These should be what you need for entry into Beersmith.


----------



## Brew Matt (2/3/13)

felten said:


> Which details did you need? Pale choc is on their website here http://www.fawcett-maltsters.co.uk/specif.htm
> 
> I believe 273 L/Kg MIAG 2 equates to 70.7% yield, and the difference between MIAG 2 and 7 is 2.1% coarse/fine difference.


Thanks for this link - I thought they would have to have information like this online.



NigeP62 said:


> Ask your supplier for a copy of the COA for the malt.
> My latest batch was
> 
> TF Pale Choc
> ...


With slight variances from batch to batch, do you create a new malt entry for each new batch you purchase, or change the existing entry so you dont end up with a large number entries for the same malt (that you will probably never use again)?


----------



## np1962 (2/3/13)

Generally change the existing entry whenever I get new stock of specialties.
For base malts leave the default unless I notice large differences.
As a retailer I make the information available for any customer that is interested as good retailers do.


----------



## Brew Matt (5/3/13)

NigeP62 said:


> Generally change the existing entry whenever I get new stock of specialties.
> For base malts leave the default unless I notice large differences.
> As a retailer I make the information available for any customer that is interested as good retailers do.


Do you change the entry for changes in AA for hop pellets as well?

What is the general procedure for working with changes in AA without changing the beer being produced?


----------



## felten (5/3/13)

In general I would say to keep your late additions the same, and adjust the bittering addition to suit.


----------



## Florian (5/3/13)

Brew Matt said:


> Do you change the entry for changes in AA for hop pellets as well?


Much more important than changing values for grain in my personal opinion.

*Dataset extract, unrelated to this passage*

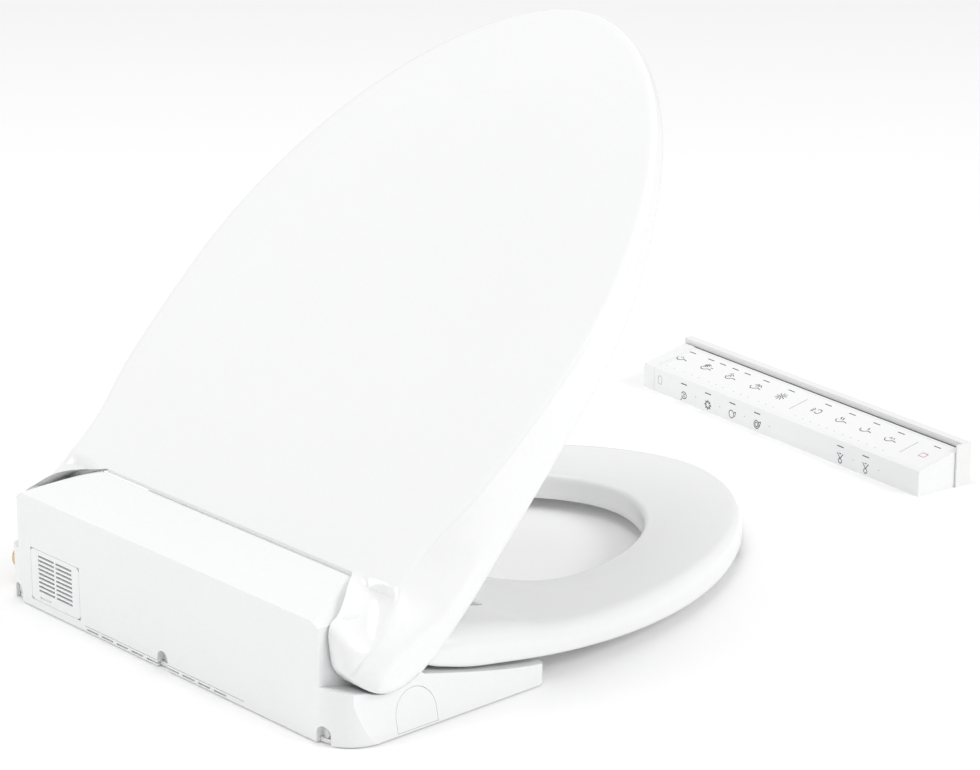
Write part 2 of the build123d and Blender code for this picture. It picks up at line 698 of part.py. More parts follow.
with BuildPart() as nozzle_guide:
    add(along_wand(guide_r, 9, wand_len - 4))
    add(block(-7, 7, nose_front_y + 18, nose_front_y + 32, nose_floor_z + nose_wall + gap,
              nozzle_exit_z + 8))
    add(along_wand(wand_r + gap, 0, wand_len), mode=Mode.SUBTRACT)
    with BuildSketch(wand_side.offset(-3)):
        with Locations((15, 45)):
            Rectangle(24, 130)
    extrude(amount=6, mode=Mode.SUBTRACT)
    with BuildSketch(pinion_plane.offset(-3)):
        Circle(8)
    extrude(amount=22, mode=Mode.SUBTRACT)
save(nozzle_guide.part, "nozzle_guide")

# ---------------------------------------------------------------- warm air dryer
with BuildPart() as dryer_case:
    add(post(dryer_x, dryer_y, dryer_z0, dryer_z1, dryer_r))
    add(block(duct_x0, duct_x1, nose_front_y + nose_wall + gap, dryer_y, dryer_z0 + 2, dryer_z1))
    add(post(dryer_x, dryer_y, dryer_z0 + 2, dryer_z1 - 2, dryer_r - 2), mode=Mode.SUBTRACT)
    add(block(duct_x0 + 1.5, duct_x1 - 1.5, nose_front_y, dryer_y, dryer_z0 + 3.5,
              dryer_z1 - 1.5), mode=Mode.SUBTRACT)
    add(post(dryer_x, dryer_y, dryer_z1 - 3, dryer_z1 + 1, 10), mode=Mode.SUBTRACT)
    add(post(dryer_x, dryer_y, dryer_z0 + 1, dryer_z1 - 5, 2))
save(dryer_case.part, "dryer_case")

dryer_fan = rotor(Plane.XY.offset(dryer_z0 + 3).move(Location((dryer_x, dryer_y, 0))),
                  dryer_r - 4.5, dryer_z1 - dryer_z0 - 7, 5, 2 + run, 12)
save(dryer_fan, "dryer_fan")

with BuildPart() as dryer_heater:
    with BuildSketch(Plane.XZ.offset(-(nose_front_y + 6))):
        with Locations(((duct_x0 + duct_x1) / 2, (dryer_z0 + dryer_z1) / 2 + 1)):
            Rectangle(duct_x1 - duct_x0 - 4, dryer_z1 - dryer_z0 - 7)
            with GridLocations(4, 4, 5, 3):
                Rectangle(2.4, 2.4, mode=Mode.SUBTRACT)
    extrude(amount=-4)
save(dryer_heater.part, "dryer_heater")

with BuildPart() as dryer_flap:
    add(block(duct_x0, duct_x1, nose_front_y, nose_front_y + flap_t, flap_z0,
              flap_z1 - flap_t / 2))
    add(bar_x(duct_x0, duct_x1, nose_front_y + flap_t / 2, flap_z1 - flap_t / 2, flap_t / 2))
save(dryer_flap.part, "dryer_flap")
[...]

Have never changed grain values from default and don't think I ever will. Happy to be convinced otherwise, though.
AA values on the other hand can vary wildly from year to year or supplier and can have a real impact on the end product if not considered.


----------



## np1962 (5/3/13)

Always keep AA% of hops up to date.
As Florian says, they can vary quite a lot and it really will make a much bigger difference than most of the grain values.
For grain the important one to keep an eye on would be colour, if it is really important to you that you get an exactly colour, otherwise the defaults or original entry in your software will be good enough.


----------



## Brew Matt (6/3/13)

So, does everyone end up with a lot of multiple entries for the same hops with varying AA's, or do you just modify the one entry?

I am guessing multiple entries is the way to go. For Beersmith to compensate for hops with a lower AA, I am assuming it would increase the hop quantity slightly?

Doing this in a spreadsheet would be fun (not).


----------



## dicko (6/3/13)

Yes, multiple listings will keep your recipe bitterness accurate.

I use the older ones first by including the date in the description

Cheers


----------



## np1962 (6/3/13)

No need for multiple hop entries.
Existing recipes keep the original AA unless you change it in the actual recipe.


----------



## Brew Matt (21/3/13)

I am entering someone elses recipe into Beersmith, and the IBU's being calculated are slightly higher than that given in the original recipe.

I have the AA's and the quantity correct. Does this suggest I have entered something incorrectly in equipment settings? (this is before doing any equipment recipe conversion)? The recipe should be correct.

Am I best leaving the hop quantities as is, or reducing these slightly to get target IBU's?

If yes to getting target IBU for each hop quantity, is there an automated way to get Beersmith to adjust the qty to get the desired IBU?

example from recipe: "25.00 gm Amraillo Gold [8.9%] (80 min) Hops 22.1 IBU". Entered in Beersmith, this is calculating IBU to be 24.2.


----------



## bum (21/3/13)

Remember how in primary school you had to learn how to count backwards? This is why.

Automated way to knock 2 IBU off a recipe...


----------



## AndrewQLD (21/3/13)

Brew Matt said:


> I am entering someone elses recipe into Beersmith, and the IBU's being calculated are slightly higher than that given in the original recipe.
> 
> I have the AA's and the quantity correct. Does this suggest I have entered something incorrectly in equipment settings? (this is before doing any equipment recipe conversion)? The recipe should be correct.
> 
> ...


From within the recipe select the hop you want to adjust and then click the decrease amount button to the right of the ingredient box, keep clicking until you reach the desired ibu.
Depending on your options setup you can decrease/increase amounts by .25 g if you want to.

Should you adjust them? Probably not, it's more than likely that the difference is because of the hop utilization formula being used is different between the 2 programs/recipes.
Different equipment does make a difference however if all your quantities are the same, your boil off volumes are the same ect then the differences should be minimal.
It's then just a case of adjusting quantities to match the other recipes specs.


Andrew


----------